Qualitative Response Comparison
Turn 3 (Callback): Under rolling summary context, the LLM answers the factual question competently but treats it as standalone. Under SAGEN injection, it recognizes the callback, connects it to the original goal, and calibrates its response to the user’s stated skill level.
Turn 4 (Frustration): The summary-context response jumps directly to troubleshooting. The SAGEN-context response first acknowledges the user’s emotional state, calibrates its tone, and adopts a patient, step-by-step approach.
Closed-Loop Evaluation
LLM-generated perception achieves 0.94 alignment with hand-crafted analysis across all four turns. All key cognitive dynamics (pivot detection, callback recognition, frustration monitoring) are preserved regardless of whether analysis is hand-crafted or LLM-generated.
State Serialization
Split-session experiment: Session 1 processes turns 1–2, state is serialized to JSON (4.7 KB), Session 2 processes turns 3–4 from restored state.
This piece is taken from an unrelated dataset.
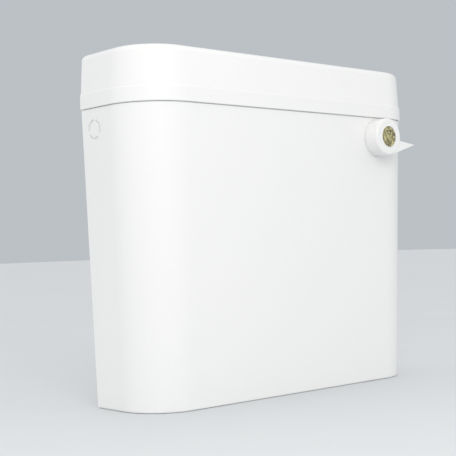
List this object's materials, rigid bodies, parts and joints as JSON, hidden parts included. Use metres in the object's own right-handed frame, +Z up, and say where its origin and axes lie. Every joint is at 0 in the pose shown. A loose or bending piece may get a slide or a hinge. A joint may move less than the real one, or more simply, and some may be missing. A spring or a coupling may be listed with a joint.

The restored engine produces exactly identical state and injection output to continuous execution. The blackboard is the state, and the state is the JSON.
Discussion
Classification as Infrastructure
SAGEN’s six-module decomposition is not a neutral description of cognition. It is a taxonomic commitment that determines what the agent can represent and therefore what it can reason about. An agent without a Trajectory module cannot distinguish a topic pivot from a topic abandonment. An agent without typed Attention cannot allocate urgency differentially. The taxonomy is not scaffolding; it is load-bearing structure.
Limitations
- No learning. SAGEN maintains state but does not learn from it in the ML sense.
- Perception cost. Each observation requires an additional inference call.
- Single-domain assumption. One adapter at a time; multi-domain composition is not yet specified.
- Limited evaluation scope. Single 4-turn scenario; systematic end-to-end evaluation planned.